**Problem statement:** In exact form, please repeat the records from their opening line down to the line with "# Its place, turn", including that line.

:::

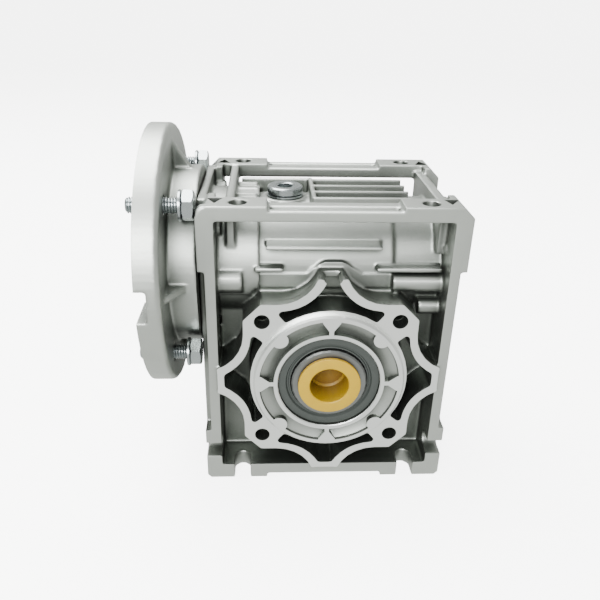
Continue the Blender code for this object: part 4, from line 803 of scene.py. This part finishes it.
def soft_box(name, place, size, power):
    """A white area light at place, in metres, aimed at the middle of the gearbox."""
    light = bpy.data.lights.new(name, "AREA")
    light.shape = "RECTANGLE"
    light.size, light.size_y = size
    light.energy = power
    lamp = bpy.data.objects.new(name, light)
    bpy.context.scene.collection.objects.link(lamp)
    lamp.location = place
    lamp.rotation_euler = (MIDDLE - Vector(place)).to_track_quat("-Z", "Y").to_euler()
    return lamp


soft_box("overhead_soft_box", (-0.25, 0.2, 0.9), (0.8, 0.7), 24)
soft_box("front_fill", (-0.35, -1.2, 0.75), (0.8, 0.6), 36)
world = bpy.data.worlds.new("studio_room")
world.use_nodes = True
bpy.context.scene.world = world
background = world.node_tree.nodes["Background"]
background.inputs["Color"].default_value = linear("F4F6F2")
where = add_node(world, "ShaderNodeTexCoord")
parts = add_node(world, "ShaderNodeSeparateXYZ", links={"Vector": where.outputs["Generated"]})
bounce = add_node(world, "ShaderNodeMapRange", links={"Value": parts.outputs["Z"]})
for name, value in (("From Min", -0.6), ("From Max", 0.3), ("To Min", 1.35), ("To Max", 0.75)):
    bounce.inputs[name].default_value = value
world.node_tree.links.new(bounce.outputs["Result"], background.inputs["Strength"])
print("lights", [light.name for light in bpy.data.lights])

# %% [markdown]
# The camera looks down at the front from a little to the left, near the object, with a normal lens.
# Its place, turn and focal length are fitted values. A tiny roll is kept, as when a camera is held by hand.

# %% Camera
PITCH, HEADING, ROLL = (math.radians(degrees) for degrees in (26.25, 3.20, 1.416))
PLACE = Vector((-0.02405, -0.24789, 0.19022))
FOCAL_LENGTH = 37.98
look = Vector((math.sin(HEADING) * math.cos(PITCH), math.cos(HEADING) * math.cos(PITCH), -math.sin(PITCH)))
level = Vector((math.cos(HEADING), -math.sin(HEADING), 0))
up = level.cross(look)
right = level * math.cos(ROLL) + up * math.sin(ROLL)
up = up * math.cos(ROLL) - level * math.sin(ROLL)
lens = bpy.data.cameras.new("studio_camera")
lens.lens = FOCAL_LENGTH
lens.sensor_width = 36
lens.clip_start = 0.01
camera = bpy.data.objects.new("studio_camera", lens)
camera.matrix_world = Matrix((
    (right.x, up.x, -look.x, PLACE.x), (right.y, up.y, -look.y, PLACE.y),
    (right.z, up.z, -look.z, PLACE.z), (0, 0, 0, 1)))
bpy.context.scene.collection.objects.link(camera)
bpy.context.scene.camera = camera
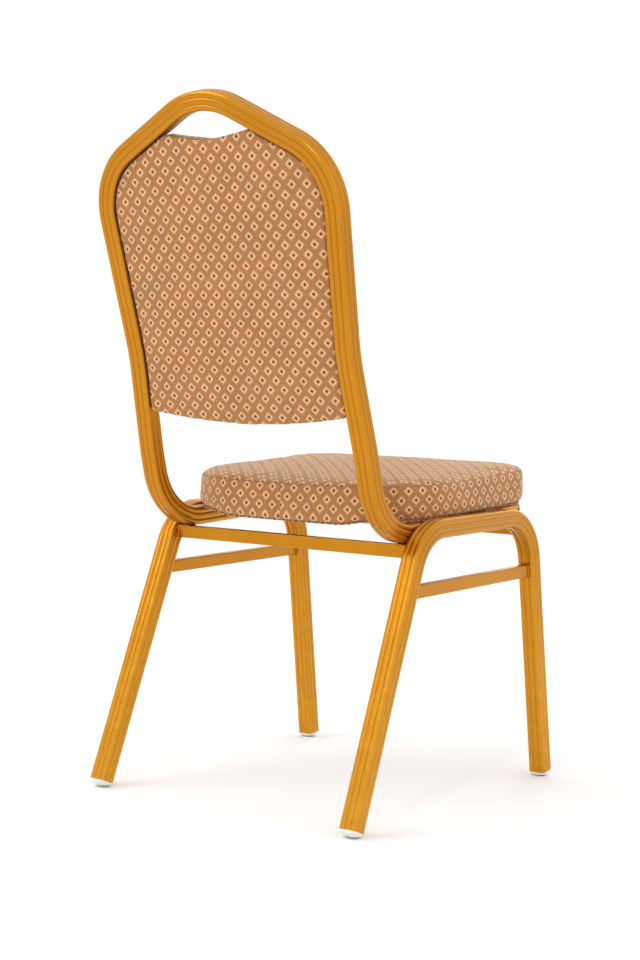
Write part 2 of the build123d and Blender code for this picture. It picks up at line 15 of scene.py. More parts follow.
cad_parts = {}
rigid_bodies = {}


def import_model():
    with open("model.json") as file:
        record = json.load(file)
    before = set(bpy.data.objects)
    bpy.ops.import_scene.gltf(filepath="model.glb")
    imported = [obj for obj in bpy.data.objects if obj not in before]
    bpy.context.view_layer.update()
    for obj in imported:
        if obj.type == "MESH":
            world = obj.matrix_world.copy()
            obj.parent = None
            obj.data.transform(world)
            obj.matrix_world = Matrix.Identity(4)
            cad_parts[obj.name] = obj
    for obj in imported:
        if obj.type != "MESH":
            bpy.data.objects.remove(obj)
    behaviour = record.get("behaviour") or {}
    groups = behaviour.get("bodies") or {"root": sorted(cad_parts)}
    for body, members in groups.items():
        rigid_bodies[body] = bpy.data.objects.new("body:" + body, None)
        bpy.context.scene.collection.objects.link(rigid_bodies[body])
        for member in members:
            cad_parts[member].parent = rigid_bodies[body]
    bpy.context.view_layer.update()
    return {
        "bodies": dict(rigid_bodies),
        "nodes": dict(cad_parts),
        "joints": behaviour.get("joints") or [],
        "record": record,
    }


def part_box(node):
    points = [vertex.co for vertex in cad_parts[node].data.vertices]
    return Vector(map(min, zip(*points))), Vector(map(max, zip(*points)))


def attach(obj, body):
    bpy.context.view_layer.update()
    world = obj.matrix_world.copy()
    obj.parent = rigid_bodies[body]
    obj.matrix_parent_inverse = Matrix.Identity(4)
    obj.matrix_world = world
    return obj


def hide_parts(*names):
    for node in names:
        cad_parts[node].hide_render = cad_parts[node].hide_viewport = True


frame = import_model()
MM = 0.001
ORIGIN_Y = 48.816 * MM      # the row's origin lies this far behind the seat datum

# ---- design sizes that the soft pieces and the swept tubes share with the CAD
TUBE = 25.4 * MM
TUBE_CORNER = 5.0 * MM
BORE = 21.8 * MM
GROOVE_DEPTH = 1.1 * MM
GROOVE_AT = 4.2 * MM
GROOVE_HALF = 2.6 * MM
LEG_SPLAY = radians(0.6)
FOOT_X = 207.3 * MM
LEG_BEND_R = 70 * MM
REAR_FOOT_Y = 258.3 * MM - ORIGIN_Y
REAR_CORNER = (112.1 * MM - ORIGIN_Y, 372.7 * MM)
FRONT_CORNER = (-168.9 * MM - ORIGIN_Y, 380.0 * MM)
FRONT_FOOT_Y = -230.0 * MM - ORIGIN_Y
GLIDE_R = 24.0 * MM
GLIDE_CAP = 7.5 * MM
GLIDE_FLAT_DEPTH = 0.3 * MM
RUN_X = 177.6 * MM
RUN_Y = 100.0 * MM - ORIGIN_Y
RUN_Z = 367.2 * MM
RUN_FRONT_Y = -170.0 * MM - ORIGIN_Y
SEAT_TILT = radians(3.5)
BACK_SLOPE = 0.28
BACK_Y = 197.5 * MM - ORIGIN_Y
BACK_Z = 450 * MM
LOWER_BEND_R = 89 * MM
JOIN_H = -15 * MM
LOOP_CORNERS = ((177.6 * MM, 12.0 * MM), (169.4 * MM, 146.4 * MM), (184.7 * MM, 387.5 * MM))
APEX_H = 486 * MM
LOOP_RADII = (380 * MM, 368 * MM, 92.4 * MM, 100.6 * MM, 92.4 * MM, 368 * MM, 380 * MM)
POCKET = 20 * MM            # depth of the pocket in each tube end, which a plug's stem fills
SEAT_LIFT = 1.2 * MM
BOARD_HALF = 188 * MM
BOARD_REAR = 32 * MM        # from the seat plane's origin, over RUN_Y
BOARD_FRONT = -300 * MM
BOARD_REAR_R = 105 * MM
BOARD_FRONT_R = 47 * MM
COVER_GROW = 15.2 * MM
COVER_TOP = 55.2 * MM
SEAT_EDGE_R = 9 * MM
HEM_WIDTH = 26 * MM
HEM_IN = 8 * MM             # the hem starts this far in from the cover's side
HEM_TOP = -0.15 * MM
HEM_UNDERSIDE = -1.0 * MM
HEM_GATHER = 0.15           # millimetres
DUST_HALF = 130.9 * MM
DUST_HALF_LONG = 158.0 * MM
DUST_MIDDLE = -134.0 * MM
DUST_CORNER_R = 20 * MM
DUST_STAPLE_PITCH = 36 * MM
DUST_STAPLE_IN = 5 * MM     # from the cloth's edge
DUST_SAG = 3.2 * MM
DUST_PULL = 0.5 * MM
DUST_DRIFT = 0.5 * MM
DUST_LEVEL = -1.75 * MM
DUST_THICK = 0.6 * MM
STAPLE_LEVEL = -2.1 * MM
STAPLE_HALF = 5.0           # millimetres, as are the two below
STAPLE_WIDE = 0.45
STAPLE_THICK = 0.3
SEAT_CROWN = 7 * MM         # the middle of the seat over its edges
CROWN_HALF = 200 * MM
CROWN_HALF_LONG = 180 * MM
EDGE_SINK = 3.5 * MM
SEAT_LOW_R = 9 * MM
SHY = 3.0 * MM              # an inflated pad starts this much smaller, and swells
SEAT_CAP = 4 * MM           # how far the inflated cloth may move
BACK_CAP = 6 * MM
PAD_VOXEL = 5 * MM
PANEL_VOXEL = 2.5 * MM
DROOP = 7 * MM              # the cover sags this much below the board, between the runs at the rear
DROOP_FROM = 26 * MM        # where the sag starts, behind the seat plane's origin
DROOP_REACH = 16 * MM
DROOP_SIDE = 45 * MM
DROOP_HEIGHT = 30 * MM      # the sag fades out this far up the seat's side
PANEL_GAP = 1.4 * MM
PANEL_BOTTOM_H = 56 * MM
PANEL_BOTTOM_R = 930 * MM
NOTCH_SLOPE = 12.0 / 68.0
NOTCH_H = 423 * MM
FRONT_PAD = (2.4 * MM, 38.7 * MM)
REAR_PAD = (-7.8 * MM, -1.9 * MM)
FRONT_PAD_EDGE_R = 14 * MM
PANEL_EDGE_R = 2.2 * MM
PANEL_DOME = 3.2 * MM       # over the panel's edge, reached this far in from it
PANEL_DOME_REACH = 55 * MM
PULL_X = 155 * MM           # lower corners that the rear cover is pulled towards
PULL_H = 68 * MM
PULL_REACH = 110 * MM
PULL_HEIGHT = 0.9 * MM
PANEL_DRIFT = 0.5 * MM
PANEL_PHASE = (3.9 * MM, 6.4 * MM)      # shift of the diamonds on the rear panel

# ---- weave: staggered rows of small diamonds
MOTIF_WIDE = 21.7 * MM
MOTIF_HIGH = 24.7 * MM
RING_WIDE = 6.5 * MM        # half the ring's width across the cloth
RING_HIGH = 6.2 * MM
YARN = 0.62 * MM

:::

**Solution to this task:**
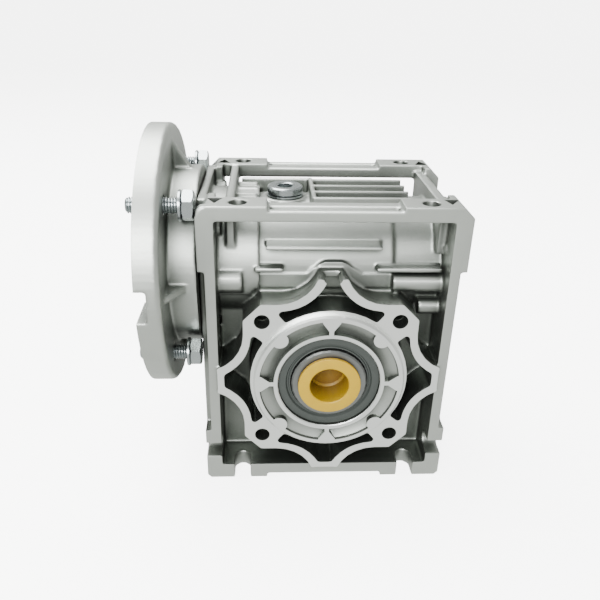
Continue the Blender code for this object: part 4, from line 803 of scene.py. This part finishes it.
def soft_box(name, place, size, power):
    """A white area light at place, in metres, aimed at the middle of the gearbox."""
    light = bpy.data.lights.new(name, "AREA")
    light.shape = "RECTANGLE"
    light.size, light.size_y = size
    light.energy = power
    lamp = bpy.data.objects.new(name, light)
    bpy.context.scene.collection.objects.link(lamp)
    lamp.location = place
    lamp.rotation_euler = (MIDDLE - Vector(place)).to_track_quat("-Z", "Y").to_euler()
    return lamp


soft_box("overhead_soft_box", (-0.25, 0.2, 0.9), (0.8, 0.7), 24)
soft_box("front_fill", (-0.35, -1.2, 0.75), (0.8, 0.6), 36)
world = bpy.data.worlds.new("studio_room")
world.use_nodes = True
bpy.context.scene.world = world
background = world.node_tree.nodes["Background"]
background.inputs["Color"].default_value = linear("F4F6F2")
where = add_node(world, "ShaderNodeTexCoord")
parts = add_node(world, "ShaderNodeSeparateXYZ", links={"Vector": where.outputs["Generated"]})
bounce = add_node(world, "ShaderNodeMapRange", links={"Value": parts.outputs["Z"]})
for name, value in (("From Min", -0.6), ("From Max", 0.3), ("To Min", 1.35), ("To Max", 0.75)):
    bounce.inputs[name].default_value = value
world.node_tree.links.new(bounce.outputs["Result"], background.inputs["Strength"])
print("lights", [light.name for light in bpy.data.lights])

# %% [markdown]
# The camera looks down at the front from a little to the left, near the object, with a normal lens.
# Its place, turn and focal length are fitted values. A tiny roll is kept, as when a camera is held by hand.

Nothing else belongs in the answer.